╭─ Exercise inputs

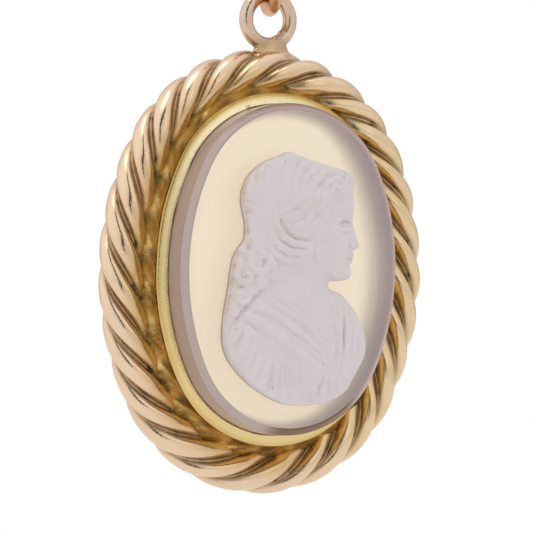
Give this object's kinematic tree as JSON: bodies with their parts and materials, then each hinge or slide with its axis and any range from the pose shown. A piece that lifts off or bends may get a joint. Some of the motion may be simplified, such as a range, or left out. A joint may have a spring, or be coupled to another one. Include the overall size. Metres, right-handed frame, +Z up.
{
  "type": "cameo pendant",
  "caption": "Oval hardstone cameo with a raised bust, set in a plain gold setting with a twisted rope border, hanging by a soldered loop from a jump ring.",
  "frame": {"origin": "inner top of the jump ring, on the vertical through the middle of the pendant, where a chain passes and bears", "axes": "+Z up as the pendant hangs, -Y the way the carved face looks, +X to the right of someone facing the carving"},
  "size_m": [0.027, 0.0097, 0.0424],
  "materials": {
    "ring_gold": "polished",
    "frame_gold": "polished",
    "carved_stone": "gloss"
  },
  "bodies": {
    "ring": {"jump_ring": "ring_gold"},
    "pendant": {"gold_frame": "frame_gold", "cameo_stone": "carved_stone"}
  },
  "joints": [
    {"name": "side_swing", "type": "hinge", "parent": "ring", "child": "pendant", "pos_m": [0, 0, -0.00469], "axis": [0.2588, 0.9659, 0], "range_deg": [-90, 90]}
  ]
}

╰─
╭─ Exercise inputs

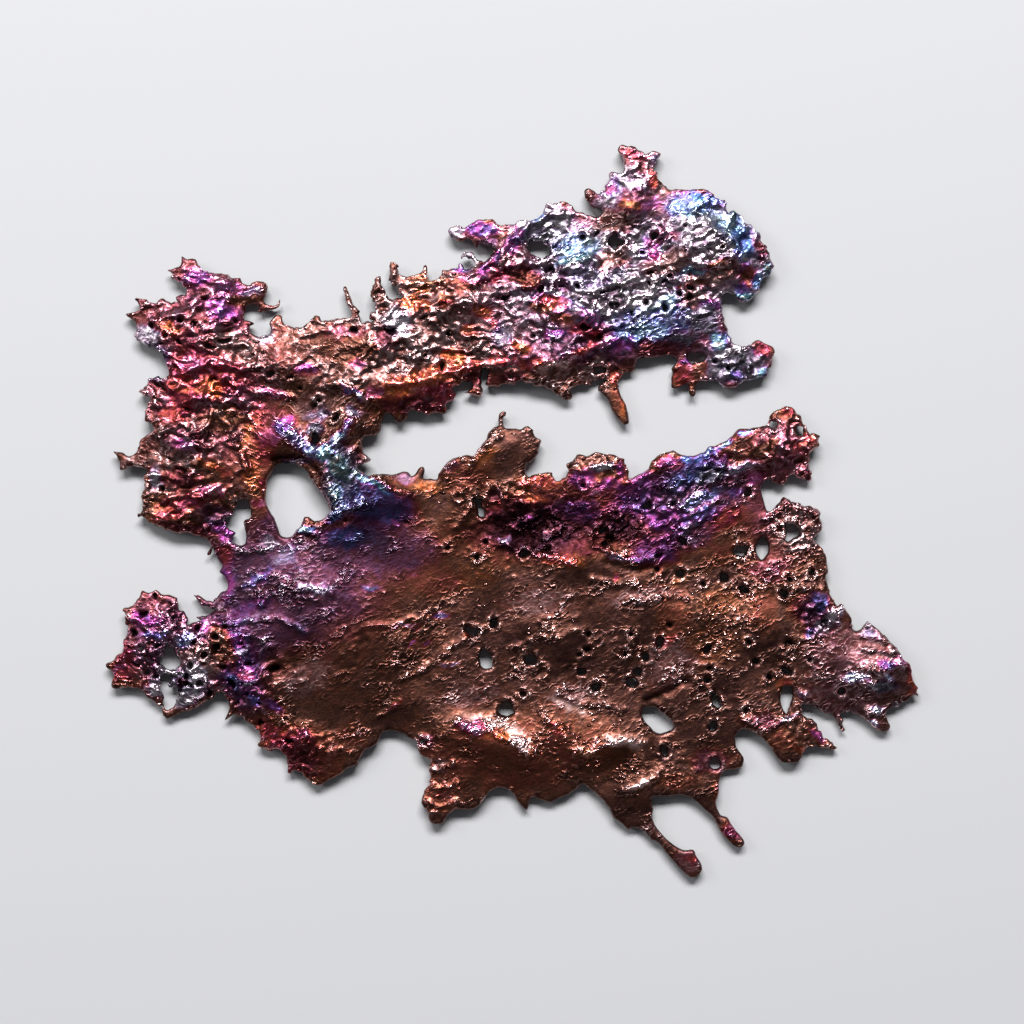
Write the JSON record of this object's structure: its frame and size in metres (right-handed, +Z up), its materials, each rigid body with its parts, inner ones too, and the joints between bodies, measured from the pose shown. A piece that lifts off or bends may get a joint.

╰─

Goal of the exercise: Where a line above includes "joints", copy that line.

Response below:
  "joints": [
Write the JSON record of this object's structure: its frame and size in metres (right-handed, +Z up), its materials, each rigid body with its parts, inner ones too, and the joints between bodies, measured from the pose shown. A piece that lifts off or bends may get a joint.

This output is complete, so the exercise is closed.